Hey, this Dylan fella may have something here.

No, really, stick with me on this one. Give this guy a few bookings, maybe an interview with Jesse Camp, that guy who won that MTV veejay contest last month, and he might really turn some people on to his music.

OK, so I exaggerate. But 24 hours before this writing, the most respect I ever gave Dylan -- hey, did you know he's Jakob Dylan's dad? First name's Bob, I think -- was my oft-requested "Lenny Bruuuuuce . . . is . . . deeeeeeeaaaaaddddd," imitation.

I'm changing my tune. Dylan -- that's the elder Dylan, remember -- turned in a brilliant 75 minute set of vintage American rock 'n' roll Tuesday night at San Jose Arena. He recrafted the classics "Masters of War" and "Forever Young." He turned "Tangled Up in Blue" into a rollicking, harmonica-driven, 10-minute jam. He reminded us of the weird guy who painted "Soy Bomb" on his chest and crashed Dylan's Grammy Award performance by soldiering through the rhythmically militant song he played that night, "Love Sick."

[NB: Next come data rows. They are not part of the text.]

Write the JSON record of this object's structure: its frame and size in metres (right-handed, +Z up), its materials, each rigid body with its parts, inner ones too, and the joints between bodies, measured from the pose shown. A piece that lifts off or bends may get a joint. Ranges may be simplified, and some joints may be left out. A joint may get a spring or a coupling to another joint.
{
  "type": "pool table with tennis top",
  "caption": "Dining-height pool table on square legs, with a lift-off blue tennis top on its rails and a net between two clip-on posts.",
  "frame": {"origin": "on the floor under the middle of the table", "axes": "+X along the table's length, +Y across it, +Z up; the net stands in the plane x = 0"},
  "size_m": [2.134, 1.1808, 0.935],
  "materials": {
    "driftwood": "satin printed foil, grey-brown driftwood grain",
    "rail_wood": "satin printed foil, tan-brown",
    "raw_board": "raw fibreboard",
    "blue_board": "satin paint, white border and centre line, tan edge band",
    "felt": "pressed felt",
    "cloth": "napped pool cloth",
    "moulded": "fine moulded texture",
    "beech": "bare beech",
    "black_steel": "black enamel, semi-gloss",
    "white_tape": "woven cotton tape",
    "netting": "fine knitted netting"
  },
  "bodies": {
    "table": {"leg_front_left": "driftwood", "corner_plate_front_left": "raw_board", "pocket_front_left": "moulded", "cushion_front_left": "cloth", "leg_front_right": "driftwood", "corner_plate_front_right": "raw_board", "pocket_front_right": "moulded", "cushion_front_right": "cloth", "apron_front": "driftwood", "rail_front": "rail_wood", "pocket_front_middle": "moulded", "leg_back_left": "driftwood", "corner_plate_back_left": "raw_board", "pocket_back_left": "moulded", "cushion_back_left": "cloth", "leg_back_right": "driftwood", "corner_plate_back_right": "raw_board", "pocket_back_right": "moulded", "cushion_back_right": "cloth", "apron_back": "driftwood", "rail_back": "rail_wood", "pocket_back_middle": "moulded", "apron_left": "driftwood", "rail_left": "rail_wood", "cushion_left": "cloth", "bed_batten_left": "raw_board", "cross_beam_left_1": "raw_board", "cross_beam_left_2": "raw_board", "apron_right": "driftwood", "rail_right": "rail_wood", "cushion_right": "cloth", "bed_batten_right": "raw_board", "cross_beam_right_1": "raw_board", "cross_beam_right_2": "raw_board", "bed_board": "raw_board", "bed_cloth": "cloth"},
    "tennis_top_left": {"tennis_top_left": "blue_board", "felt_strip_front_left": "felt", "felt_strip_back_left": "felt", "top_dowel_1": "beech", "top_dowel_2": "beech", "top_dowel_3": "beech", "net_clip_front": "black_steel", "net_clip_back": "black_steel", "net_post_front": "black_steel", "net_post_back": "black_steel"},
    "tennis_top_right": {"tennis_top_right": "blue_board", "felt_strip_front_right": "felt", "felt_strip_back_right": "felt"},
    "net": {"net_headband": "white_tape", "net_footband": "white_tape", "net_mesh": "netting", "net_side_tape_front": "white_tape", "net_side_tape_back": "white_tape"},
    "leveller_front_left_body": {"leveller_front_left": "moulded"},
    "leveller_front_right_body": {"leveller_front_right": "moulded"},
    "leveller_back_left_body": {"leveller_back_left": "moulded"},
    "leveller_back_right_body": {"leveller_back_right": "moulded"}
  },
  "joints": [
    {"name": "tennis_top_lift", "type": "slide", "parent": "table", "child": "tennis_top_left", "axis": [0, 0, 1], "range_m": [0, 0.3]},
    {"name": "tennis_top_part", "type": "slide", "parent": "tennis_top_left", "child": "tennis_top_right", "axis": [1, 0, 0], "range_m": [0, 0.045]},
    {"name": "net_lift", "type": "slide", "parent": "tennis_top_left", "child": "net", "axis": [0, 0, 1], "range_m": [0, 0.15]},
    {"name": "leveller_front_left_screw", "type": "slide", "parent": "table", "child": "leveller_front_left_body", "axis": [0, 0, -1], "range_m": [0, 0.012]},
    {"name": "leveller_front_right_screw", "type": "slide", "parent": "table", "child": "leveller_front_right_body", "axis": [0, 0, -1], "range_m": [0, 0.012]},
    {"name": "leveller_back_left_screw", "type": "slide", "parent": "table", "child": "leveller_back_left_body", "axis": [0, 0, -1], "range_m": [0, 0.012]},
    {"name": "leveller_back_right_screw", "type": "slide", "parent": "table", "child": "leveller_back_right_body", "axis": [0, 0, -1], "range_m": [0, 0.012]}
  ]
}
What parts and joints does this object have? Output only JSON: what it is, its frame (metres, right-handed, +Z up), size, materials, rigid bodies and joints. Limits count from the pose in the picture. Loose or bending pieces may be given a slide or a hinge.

Displaying influences as disparate as '50s rock and bluegrass (he covered Roy Marcum's bluegrass tune "Stone Walls and Steel Bars"), Dylan's session felt like a tour through a rock 'n' roll history book.

I came prepared to mock. When artists are touted as lyrically driven, I'm tempted to urge the performers to stop the charade, bag the instruments, stop by the local Koffee Klatch and give a poetry reading. That a fellow bathed in a spotlight to the left of the stage was translating the evening's proceedings into sign language didn't help.

Neither did Joni Mitchell, whose set made me feel like I was there for the punch-line of a joke but had missed the set-up. "Night Ride Home" was fine. "Slouching Toward Bethlehem," based on on a poem by W.B. Yeats, was fine. "Hejira" was fine. But there were no big musical departures. Just one lyrically based ethereal dirge after another. Her high moment was the terrific Dylan imitation she threw into "Big Yellow Taxi."

Van Morrison, on the other hand, was terrific, though inexplicably he had to open the night in an arena not fully darkened. A proud follower of his work (and not the "Hey, I've got brown eyes!" sorority gal type) for some time, I was pleased that he played "Days Like This," a jazzed-up "Cleaning Windows," and "Burning Ground." Best of all though, was "That's Life," Morrison's tribute to the late Frank Sinatra.

Like Dylan, and even Mitchell, Van did it his way.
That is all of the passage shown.